* Task statement *
Only the run of lines from the one containing "obj.data.transform(world)" through the last line should be returned, exactly as written.

* Data segment *

____

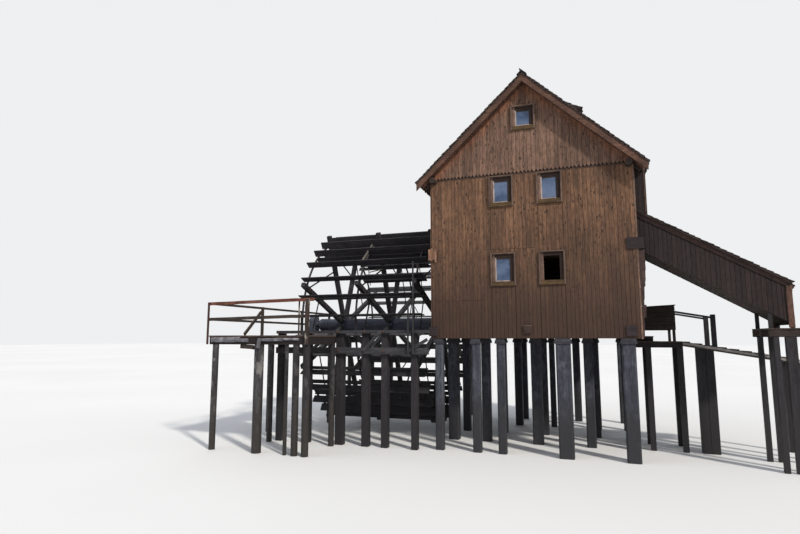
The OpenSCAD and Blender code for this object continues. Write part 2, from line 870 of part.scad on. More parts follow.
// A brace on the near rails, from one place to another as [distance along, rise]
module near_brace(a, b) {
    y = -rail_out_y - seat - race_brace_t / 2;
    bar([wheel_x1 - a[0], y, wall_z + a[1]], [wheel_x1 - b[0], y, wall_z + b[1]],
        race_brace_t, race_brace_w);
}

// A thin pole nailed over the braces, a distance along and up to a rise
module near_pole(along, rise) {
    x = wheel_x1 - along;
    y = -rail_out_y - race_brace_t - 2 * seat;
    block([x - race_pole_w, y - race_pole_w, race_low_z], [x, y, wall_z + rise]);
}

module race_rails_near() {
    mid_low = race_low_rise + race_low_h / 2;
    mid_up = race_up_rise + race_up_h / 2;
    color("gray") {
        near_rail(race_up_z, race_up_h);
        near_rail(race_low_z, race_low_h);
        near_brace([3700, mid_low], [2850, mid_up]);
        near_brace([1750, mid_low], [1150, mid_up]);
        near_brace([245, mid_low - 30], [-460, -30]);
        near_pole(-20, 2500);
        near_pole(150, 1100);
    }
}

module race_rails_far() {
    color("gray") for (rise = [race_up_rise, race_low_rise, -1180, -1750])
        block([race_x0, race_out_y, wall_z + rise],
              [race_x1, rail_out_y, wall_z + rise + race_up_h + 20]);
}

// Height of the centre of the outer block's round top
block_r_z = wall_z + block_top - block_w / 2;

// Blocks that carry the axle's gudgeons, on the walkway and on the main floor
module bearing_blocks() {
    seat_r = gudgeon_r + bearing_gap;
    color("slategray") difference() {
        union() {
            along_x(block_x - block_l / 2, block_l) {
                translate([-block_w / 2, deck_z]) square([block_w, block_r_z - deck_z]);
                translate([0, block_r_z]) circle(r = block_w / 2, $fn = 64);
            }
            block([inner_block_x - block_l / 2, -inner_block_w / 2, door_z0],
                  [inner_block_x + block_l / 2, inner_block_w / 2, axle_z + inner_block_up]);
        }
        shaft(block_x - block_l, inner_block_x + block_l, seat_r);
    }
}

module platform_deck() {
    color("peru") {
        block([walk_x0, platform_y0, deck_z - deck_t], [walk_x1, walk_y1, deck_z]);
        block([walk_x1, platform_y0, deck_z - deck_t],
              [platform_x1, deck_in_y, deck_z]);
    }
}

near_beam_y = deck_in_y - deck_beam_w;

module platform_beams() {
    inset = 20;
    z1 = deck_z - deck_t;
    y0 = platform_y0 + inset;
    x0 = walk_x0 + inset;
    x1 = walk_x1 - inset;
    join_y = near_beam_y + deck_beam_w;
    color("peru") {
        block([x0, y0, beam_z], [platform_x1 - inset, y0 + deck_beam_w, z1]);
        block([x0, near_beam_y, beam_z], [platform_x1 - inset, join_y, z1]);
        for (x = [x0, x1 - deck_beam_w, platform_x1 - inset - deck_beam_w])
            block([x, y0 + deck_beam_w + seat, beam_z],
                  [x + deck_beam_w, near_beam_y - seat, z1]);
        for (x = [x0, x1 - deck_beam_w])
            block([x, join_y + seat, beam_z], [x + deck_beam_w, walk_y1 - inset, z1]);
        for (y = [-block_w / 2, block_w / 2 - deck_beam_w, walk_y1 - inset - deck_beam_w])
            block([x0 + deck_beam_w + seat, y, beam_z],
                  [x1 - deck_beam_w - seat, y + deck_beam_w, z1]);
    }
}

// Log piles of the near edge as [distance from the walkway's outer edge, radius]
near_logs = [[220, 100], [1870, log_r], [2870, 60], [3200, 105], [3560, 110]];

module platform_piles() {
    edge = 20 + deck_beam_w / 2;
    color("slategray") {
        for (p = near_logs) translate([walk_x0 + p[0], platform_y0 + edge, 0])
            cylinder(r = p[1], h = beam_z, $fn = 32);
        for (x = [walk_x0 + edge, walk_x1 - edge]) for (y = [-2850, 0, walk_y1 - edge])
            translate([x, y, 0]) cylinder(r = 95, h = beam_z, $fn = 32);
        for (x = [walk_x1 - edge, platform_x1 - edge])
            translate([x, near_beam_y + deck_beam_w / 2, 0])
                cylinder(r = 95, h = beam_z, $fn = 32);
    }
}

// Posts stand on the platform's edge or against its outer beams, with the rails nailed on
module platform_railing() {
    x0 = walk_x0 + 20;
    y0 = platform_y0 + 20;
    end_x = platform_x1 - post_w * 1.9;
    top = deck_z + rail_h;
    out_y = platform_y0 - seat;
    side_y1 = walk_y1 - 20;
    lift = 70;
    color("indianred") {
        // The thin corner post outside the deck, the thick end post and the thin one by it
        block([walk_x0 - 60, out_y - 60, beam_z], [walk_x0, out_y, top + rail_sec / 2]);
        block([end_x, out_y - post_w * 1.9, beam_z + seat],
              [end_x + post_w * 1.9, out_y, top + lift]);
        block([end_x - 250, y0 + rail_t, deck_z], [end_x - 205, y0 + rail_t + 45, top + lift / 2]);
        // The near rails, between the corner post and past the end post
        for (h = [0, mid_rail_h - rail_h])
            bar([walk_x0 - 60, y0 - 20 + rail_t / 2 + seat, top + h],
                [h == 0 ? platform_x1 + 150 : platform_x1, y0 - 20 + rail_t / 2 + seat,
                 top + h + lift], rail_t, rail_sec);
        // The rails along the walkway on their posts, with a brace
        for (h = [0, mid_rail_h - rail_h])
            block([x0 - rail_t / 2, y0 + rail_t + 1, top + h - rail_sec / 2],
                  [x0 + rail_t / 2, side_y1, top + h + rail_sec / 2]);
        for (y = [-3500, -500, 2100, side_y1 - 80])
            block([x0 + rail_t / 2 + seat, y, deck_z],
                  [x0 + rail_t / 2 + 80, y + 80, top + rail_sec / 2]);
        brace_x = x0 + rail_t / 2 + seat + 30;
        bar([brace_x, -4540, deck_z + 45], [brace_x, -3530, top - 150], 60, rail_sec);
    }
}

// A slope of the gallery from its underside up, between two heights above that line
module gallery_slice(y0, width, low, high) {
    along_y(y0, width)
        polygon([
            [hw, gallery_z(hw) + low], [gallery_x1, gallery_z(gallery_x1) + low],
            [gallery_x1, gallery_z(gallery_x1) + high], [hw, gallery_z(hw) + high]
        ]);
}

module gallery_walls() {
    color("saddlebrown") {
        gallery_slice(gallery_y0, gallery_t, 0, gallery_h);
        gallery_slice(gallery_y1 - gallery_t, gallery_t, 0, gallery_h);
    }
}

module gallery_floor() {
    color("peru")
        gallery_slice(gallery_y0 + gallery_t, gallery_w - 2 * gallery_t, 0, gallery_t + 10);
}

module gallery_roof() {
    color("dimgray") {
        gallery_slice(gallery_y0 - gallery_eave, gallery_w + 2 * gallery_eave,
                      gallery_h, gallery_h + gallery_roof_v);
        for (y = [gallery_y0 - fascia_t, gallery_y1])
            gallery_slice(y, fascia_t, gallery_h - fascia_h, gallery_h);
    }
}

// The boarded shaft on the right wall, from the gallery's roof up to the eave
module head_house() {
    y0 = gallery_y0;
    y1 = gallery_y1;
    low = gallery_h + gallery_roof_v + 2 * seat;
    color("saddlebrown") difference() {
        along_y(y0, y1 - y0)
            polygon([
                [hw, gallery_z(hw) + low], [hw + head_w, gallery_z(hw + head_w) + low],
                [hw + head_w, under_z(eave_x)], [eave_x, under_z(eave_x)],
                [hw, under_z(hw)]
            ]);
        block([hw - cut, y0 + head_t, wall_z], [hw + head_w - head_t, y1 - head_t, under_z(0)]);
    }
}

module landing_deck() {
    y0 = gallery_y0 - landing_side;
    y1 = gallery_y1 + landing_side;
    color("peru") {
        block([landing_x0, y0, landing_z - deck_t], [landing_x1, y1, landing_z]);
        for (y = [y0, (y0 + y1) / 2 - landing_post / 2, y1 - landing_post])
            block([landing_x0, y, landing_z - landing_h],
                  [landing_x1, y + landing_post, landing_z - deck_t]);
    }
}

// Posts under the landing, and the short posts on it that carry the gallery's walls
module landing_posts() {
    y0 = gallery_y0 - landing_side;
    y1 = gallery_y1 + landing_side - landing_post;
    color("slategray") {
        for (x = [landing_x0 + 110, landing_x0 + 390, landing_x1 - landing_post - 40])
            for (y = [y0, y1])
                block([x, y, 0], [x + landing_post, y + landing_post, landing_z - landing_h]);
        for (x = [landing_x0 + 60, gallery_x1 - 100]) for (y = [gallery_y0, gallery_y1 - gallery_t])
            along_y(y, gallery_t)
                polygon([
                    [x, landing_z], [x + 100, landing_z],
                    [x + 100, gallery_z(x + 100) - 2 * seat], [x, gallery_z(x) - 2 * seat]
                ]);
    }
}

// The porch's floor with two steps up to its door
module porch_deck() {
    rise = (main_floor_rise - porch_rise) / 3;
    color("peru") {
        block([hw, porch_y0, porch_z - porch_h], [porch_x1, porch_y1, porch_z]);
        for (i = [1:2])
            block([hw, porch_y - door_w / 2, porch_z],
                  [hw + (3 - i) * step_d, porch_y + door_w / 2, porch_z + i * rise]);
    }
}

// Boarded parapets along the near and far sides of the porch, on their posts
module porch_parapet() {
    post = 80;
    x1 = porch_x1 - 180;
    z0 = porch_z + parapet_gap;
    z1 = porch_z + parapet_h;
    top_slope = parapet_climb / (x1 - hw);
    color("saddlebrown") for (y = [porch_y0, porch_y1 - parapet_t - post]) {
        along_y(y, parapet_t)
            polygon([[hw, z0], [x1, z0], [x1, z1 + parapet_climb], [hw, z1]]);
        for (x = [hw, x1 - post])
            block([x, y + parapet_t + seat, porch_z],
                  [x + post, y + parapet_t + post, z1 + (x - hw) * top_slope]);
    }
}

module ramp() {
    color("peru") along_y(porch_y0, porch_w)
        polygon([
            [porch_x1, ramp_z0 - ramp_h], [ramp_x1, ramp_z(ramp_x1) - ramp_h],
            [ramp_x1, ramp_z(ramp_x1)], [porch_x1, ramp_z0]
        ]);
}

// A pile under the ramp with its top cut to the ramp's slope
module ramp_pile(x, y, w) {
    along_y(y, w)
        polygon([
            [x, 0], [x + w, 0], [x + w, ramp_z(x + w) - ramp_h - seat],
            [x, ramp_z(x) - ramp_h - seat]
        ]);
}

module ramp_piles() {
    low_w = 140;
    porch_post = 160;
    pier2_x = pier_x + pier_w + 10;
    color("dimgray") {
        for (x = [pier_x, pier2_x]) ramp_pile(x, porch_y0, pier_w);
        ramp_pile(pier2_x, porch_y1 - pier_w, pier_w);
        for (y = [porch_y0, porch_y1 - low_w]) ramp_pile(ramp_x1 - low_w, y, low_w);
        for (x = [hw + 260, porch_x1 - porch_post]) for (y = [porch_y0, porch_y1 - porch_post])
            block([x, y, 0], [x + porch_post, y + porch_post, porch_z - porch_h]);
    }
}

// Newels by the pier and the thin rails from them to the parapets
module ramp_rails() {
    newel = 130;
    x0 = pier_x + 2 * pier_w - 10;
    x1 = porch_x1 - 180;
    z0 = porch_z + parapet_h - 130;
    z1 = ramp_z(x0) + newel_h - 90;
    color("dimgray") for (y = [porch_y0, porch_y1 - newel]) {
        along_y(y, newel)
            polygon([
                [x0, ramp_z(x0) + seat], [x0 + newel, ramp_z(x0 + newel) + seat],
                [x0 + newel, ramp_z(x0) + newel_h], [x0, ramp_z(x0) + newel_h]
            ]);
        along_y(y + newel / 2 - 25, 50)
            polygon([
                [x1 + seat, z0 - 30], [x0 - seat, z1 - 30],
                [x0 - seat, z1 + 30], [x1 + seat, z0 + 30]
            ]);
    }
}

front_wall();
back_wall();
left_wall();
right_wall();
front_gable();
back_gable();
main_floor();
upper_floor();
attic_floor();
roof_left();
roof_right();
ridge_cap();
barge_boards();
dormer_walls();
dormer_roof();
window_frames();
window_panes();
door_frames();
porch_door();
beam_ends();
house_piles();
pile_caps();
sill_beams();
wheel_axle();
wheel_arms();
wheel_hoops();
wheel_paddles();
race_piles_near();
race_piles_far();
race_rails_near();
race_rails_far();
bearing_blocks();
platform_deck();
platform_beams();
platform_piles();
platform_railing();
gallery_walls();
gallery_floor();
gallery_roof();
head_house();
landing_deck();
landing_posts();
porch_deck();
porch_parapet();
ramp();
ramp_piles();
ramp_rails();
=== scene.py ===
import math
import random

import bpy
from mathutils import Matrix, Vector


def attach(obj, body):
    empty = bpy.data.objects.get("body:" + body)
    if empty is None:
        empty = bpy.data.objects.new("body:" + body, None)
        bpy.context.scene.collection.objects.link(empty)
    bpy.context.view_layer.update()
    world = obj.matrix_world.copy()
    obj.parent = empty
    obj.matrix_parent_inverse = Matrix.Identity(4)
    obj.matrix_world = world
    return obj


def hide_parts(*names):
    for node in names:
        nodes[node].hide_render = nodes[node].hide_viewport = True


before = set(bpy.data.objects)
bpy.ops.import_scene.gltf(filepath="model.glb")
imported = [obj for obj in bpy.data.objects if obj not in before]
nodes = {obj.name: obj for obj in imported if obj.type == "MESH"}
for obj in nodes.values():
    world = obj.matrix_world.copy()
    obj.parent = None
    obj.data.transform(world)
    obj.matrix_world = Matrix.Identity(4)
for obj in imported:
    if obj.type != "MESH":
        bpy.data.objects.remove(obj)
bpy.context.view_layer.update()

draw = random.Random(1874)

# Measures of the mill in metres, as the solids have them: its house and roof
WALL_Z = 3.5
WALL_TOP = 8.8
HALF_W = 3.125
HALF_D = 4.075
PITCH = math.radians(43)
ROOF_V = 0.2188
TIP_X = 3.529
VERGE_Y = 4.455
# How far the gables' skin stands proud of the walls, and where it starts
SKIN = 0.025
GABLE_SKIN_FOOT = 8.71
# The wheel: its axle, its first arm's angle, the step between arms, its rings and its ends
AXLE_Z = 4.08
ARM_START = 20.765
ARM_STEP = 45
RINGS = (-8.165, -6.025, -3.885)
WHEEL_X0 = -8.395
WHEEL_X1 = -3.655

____

* Correct output *
    obj.data.transform(world)
    obj.matrix_world = Matrix.Identity(4)
for obj in imported:
    if obj.type != "MESH":
        bpy.data.objects.remove(obj)
bpy.context.view_layer.update()

draw = random.Random(1874)

# Measures of the mill in metres, as the solids have them: its house and roof
WALL_Z = 3.5
WALL_TOP = 8.8
HALF_W = 3.125
HALF_D = 4.075
PITCH = math.radians(43)
ROOF_V = 0.2188
TIP_X = 3.529
VERGE_Y = 4.455
# How far the gables' skin stands proud of the walls, and where it starts
SKIN = 0.025
GABLE_SKIN_FOOT = 8.71
# The wheel: its axle, its first arm's angle, the step between arms, its rings and its ends
AXLE_Z = 4.08
ARM_START = 20.765
ARM_STEP = 45
RINGS = (-8.165, -6.025, -3.885)
WHEEL_X0 = -8.395
WHEEL_X1 = -3.655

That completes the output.